La escucha permanente, el oído como órgano fundamental de la escritura, y de la lectura. Este es de algún modo el método de Zelarayán. Son los sonidos que rodean al personaje, lo que construye el mundo particular de la novela. Aunque no se trata de un simple pasaje de la oralidad a la escritura. Se trata más bien de un procedimiento que hace pasar por el tamiz de la creación literaria toda esa materia caótica y dispersa que aporta la escucha en tanto acción voluntaria. Porque la escucha no es el mero oír, es una acción compleja que involucra una predisposición activa de la voluntad y de la sensibilidad. La escucha es una actitud, una forma de estar y de relacionarse con el mundo.
No recuerdo donde leí todo esto sobre la escucha.
De algún lado lo saqué. ¿Barthes, quizás?
Mío no es. No importa.
En la historia que cuenta Zelarayán hay personajes y pasan cosas, claro. Hay acción como en toda narrativa. Pero esos personajes y esas cosas que pasan son lo que son por cómo las voces dicen lo que dicen. La lectura se vuelve sonido. Las voces que hablan performan la realidad con una estética particular.
Si hacemos el ejercicio de resumir el tema de la novela nos bastarían unos pocos renglones. Ahí no está en absoluto su mayor virtud.

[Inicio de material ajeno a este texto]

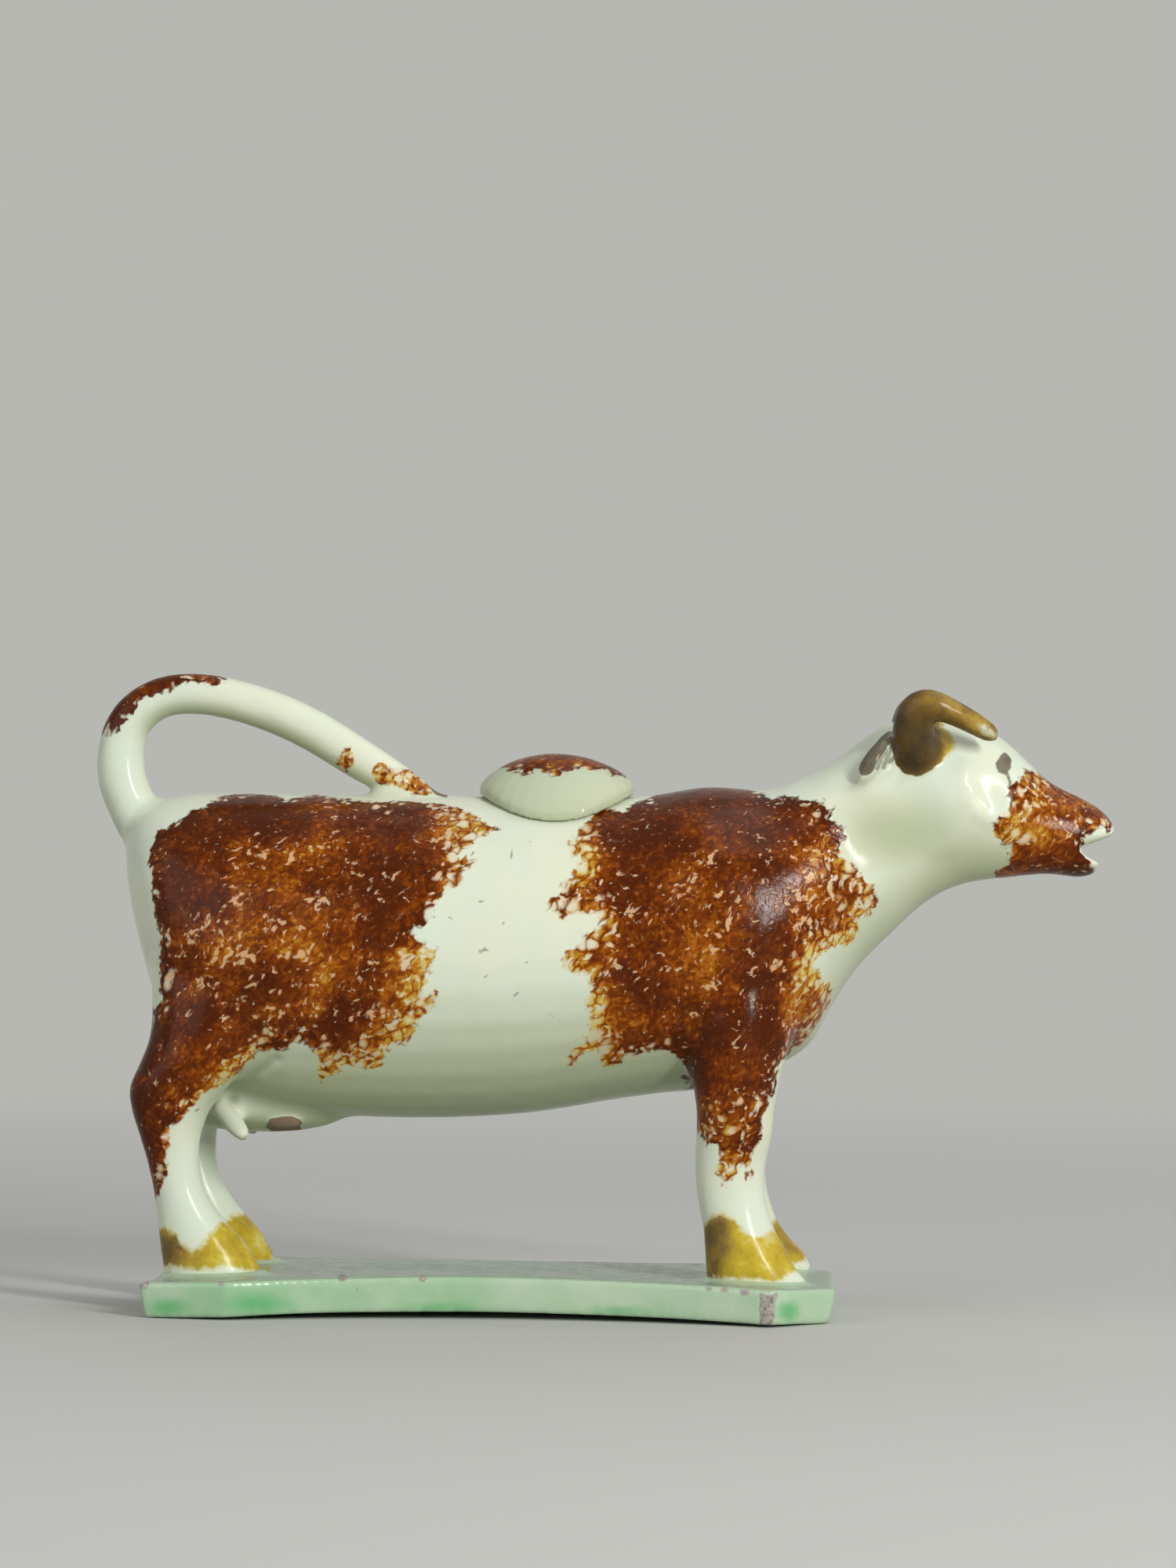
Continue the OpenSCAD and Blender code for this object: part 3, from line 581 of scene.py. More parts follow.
@dataclass
class Painter:
    """Works out, for the points of a piece, how far each lies inside the painted places."""

    view: PhotoView
    plan: Decoration
    far_drift_px: float = 26.0
    blend: float = 9.0
    drifts: tuple[Pair, Pair] = ((230.0, 3.1), (260.0, 7.7))

    def seen(self, points: np.ndarray) -> np.ndarray:
        """Gives each point's pixel, with the far side folded onto the near one and drawn a little otherwise.

        Args:
            points: Rows of x, y, z in millimetres.

        Returns:
            Rows of pixels.
        """
        pixels = self.folded(points)
        away = step(points[:, 1], 0.0, self.blend)[:, None] * self.far_drift_px
        return pixels + away * np.stack([ripple(pixels, wave, seed) for wave, seed in self.drifts], -1)

    def folded(self, points: np.ndarray) -> np.ndarray:
        """Gives each point's pixel, with the far side folded onto the near one."""
        return self.view.pixels(np.stack([points[:, 0], -np.abs(points[:, 1]), points[:, 2]], -1))

    def depth(self, pixels: np.ndarray, outlines: Sequence[Outline]) -> np.ndarray:
        """Measures in pixels how far points lie inside any of some outlines."""
        return np.max([inside_outline(pixels, o) for o in outlines], axis=0)

    def within(self, clay: Clay, pixels: np.ndarray, outlines: Sequence[Outline]) -> np.ndarray:
        """Measures over the surface how far points lie inside any of some outlines.

        Args:
            clay: The piece.
            pixels: Each point's pixel.
            outlines: The outlines.

        Returns:
            Millimetres inside, negative outside.
        """
        best = self.depth(pixels, outlines) * self.view.pixel_mm
        return np.clip(best / np.clip(clay.steepness(best), 0.2, 1.0), -FAR_OUT, FAR_OUT)

    def tone(self, pixels: np.ndarray) -> np.ndarray:
        """Tells where the sponging is thin or thick.

        Args:
            pixels: Each point's pixel.

        Returns:
            From -1, thick, to 1, thin.
        """
        plan, total = self.plan, np.zeros(len(pixels))
        # The heel outlines thicken the ochre as painted shade; the haunch's thick outline also carries painted shade.
        for outlines, share, low, high in (
                (plan.thin, 1.0, -14.0, 14.0), (plan.light, 0.4, -16.0, 12.0), (plan.pale, 0.8, -12.0, 10.0),
                (plan.dense, -1.0, -22.0, 22.0), (plan.heel_shade, -1.2, -12.0, 10.0)):
            total += share * step(self.depth(pixels, outlines), low, high)
        return np.clip(total, -1.0, 1.0)

    def patches(self, pixels: np.ndarray, ovals: Sequence[Oval], fade: Pair = (1.5, 0.5)) -> np.ndarray:
        """Tells how far points lie in soft ovals.

        Args:
            pixels: Each point's pixel.
            ovals: The pixel of each oval's middle, its half width and its half height.
            fade: Where the fading ends and starts, as shares of the oval.

        Returns:
            From 0, outside, to 1, in the middle.
        """
        off = [np.hypot((pixels[:, 0] - x) / wide, (pixels[:, 1] - y) / tall) for x, y, wide, tall in ovals]
        return step(-np.min(off, axis=0), -fade[0], -fade[1])

    def strokes(self, pixels: np.ndarray, lines: Sequence[Outline], half: float) -> np.ndarray:
        """Measures how far points lie inside thin strokes.

        Args:
            pixels: Each point's pixel.
            lines: The strokes' middle lines.
            half: Half the stroke's width, in millimetres.

        Returns:
            Millimetres inside, negative outside.
        """
        gap = np.min([to_line(pixels, np.array(line, dtype=float)) for line in lines], axis=0)
        return np.clip(half - gap * self.view.pixel_mm, -FAR_OUT, FAR_OUT)


# ------------------------------------------------------------------------------------ shader node groups


class Value:
    """An output of a node, which sums can be written with as with a number."""

    def __init__(self, sheet: "Sheet", socket: bpy.types.NodeSocket) -> None:
        """Takes the output.

        Args:
            sheet: The sheet that the node is on.
            socket: The output.
        """
        self.sheet, self.socket = sheet, socket

    def __add__(self, other: Any) -> "Value":
        return self.sheet.math("ADD", self, other)

    def __sub__(self, other: Any) -> "Value":
        return self.sheet.math("SUBTRACT", self, other)

    def __rsub__(self, other: Any) -> "Value":
        return self.sheet.math("SUBTRACT", other, self)

    def __mul__(self, other: Any) -> "Value":
        return self.sheet.math("MULTIPLY", self, other)

    __radd__, __rmul__ = __add__, __mul__

    def at_least(self, other: Any) -> "Value":
        """Adds the larger of this value and another."""
        return self.sheet.math("MAXIMUM", self, other)

    def at_most(self, other: Any) -> "Value":
        """Adds the smaller of this value and another."""
        return self.sheet.math("MINIMUM", self, other)

    def rise(self, low: Any, high: Any, start: Any = 0.0, end: Any = 1.0) -> "Value":
        """Adds a smooth rise from start, where this value is low, to end, where it is high."""
        node = self.sheet.add("ShaderNodeMapRange", interpolation_type="SMOOTHSTEP")
        given = {"Value": self, "From Min": low, "From Max": high, "To Min": start, "To Max": end}
        for name, value in given.items():
            self.sheet.feed(node.inputs[name], value)
        return Value(self.sheet, node.outputs[0])

    def fall(self, low: Any, high: Any) -> "Value":
        """Adds a smooth fall from 1, where this value is low, to 0, where it is high."""
        return self.rise(low, high, 1.0, 0.0)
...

Lo que hace al texto de Zelarayán un gran texto es la multiplicidad de voces superpuestas, los tonos diversos, la puntuación, el procesamiento de escuchas fuera de contexto que se reencausan a favor de la construcción literaria. Todo un lenguaje que se entremezcla para producir un ritmo narrativo como no hay en la literatura argentina.

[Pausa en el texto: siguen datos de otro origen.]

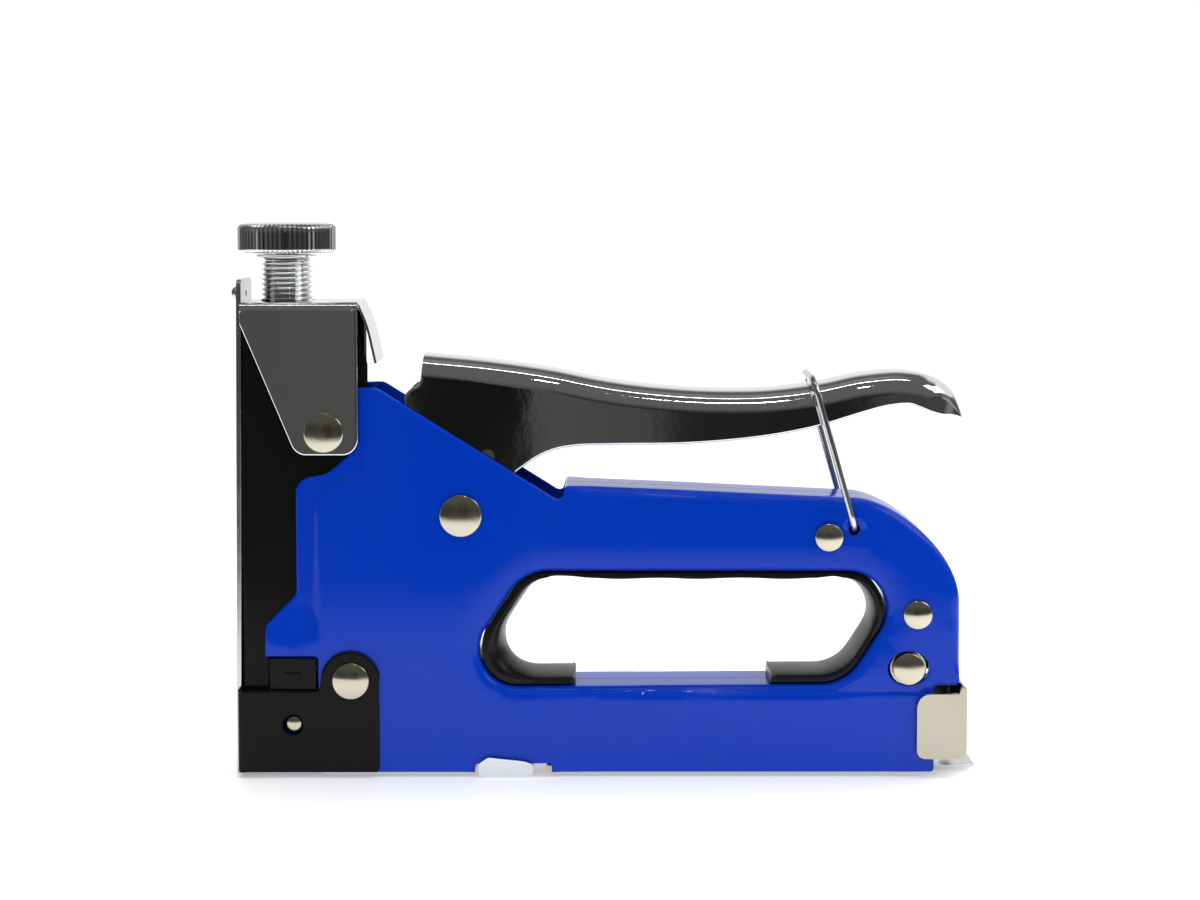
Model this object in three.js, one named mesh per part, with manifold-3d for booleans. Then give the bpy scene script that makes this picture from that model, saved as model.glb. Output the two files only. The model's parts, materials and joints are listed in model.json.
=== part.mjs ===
// Hand staple gun with a lever, an adjustable main spring and a rear-loading magazine.
// Millimetres. +Z is up, the nose is at -X, and the body is centred on Y = 0.
// Z = 0 is the face that meets the work. The finished gun is moved along X by centring, so
// that X = 0 is the middle of its length.
import * as THREE from 'three';
import { mergeVertices } from 'three/addons/utils/BufferGeometryUtils.js';
import Module from 'manifold-3d';

const wasm = await Module();
wasm.setup();

// ---- driving dimensions ----
const gap = 0.3; // between touching neighbours
const sheet = 1.2; // body and bracket sheet
const panelY = 10.5; // outer face of the body panels
const flangeY = 9.6; // outer face of the body's front flange
const channelY = 8.2; // outer face of the nose channel
const bracketY = 11; // outer face of the cap bracket
const bootY = 11.7; // outer face of the boot plates
const leverY = 8.8; // outer face of the lever
const leverSheet = 1.4;
const railY = 7.4; // outer face of the magazine rail
const drawerY = 4.6; // outer face of the magazine drawer
const noseX = -91.1; // front of the strike plate
const bodyRearX = 89.8;
const bodyLowZ = 0.7;
const strikerX = -78.6; // axis of the striker, main spring and screw
const pivot = { x: -34.6, z: 65.4 };
const bailPivot = { x: 63.3, z: 61.7 };
const shaftR = 3;
const smallShaftR = 2;
const headRise = 1.3;
const wireR = 0.8;
const tabTopZ = 124;
const capTopZ = 118.5;
const knobR = 12.2;
const knobLowZ = 130.4;
const knobTopZ = 138;
const screwR = 6.4;
const threadPitch = 1.25;
const staplesX = [-86.4, -50];
const plateScrewZ = 120.2;
const crossPin = { x: -28, z: 80, r: 1.8 }; // joins the lever to its lifting arm
const springRod = { z: 5.2, r: 1.3 }; // carries the pusher spring
const latchSheet = 0.9;
const centring = -1;

// ---- materials ----
const finish = (color, roughness, metalness) =>
  new THREE.MeshStandardMaterial({ color, roughness, metalness });
const bluePaint = finish(0x1032b2, 0.25, 0.1);
const blackPaint = finish(0x161614, 0.35, 0.1);
const chrome = finish(0xd9dbdc, 0.08, 1);
const nickel = finish(0xcdc6b4, 0.22, 1);
const zinc = finish(0xb8bbbd, 0.35, 1);
const springSteel = finish(0x5b5e60, 0.4, 1);
const rubber = finish(0x151517, 0.6, 0);
const blackPlastic = finish(0x18181a, 0.45, 0);

const gun = new THREE.Group();

// ---- shape helpers ----
// A corner list [x, z, radius] becomes an outline whose corners are true arcs.
function rounded(corners, stepDegrees = 18) {
  const points = [];
  corners.forEach(([x, z, radius = 0], i) => {
    const corner = new THREE.Vector2(x, z);
    if (radius === 0) {
      points.push(corner);
      return;
    }
    const before = corners[(i + corners.length - 1) % corners.length];
    const after = corners[(i + 1) % corners.length];
    const toBefore = new THREE.Vector2(before[0] - x, before[1] - z).normalize();
    const toAfter = new THREE.Vector2(after[0] - x, after[1] - z).normalize();
    const half = Math.acos(THREE.MathUtils.clamp(toBefore.dot(toAfter), -1, 1)) / 2;
    const middle = toBefore.clone().add(toAfter).normalize();
    const centre = corner.clone().addScaledVector(middle, radius / Math.sin(half));
    const first = corner.clone().addScaledVector(toBefore, radius / Math.tan(half)).sub(centre);
    const last = corner.clone().addScaledVector(toAfter, radius / Math.tan(half)).sub(centre);
    const turn = Math.atan2(first.cross(last), first.dot(last));
    const steps = Math.max(1, Math.ceil(Math.abs(turn) / THREE.MathUtils.degToRad(stepDegrees)));
    for (let k = 0; k <= steps; k++) {
      points.push(first.clone().rotateAround(new THREE.Vector2(), (turn * k) / steps).add(centre));
    }
  });
  return points;
}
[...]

Quizás toda esta relación entre la musicalidad y las cosas, entre los sonidos y las palabras, quizás todo esto pueda ser explicado por el hecho de que ambos, música y lenguaje, se dirigen al oído. Y quizás toda esta reflexión sobre la oralidad, sobre lo necesario de ser un escuchón permanente, tiene que ver con mi curiosidad por escuchar cómo hablan los italianos, para aprender a hablar italiano. Una curiosidad lúdica por las palabras y los sonidos, por los gestos. La emoción de aprender a nombrar las cosas de otra manera. Con ese método bien Zelarayán, ya no para la creación literaria, sino para vivir.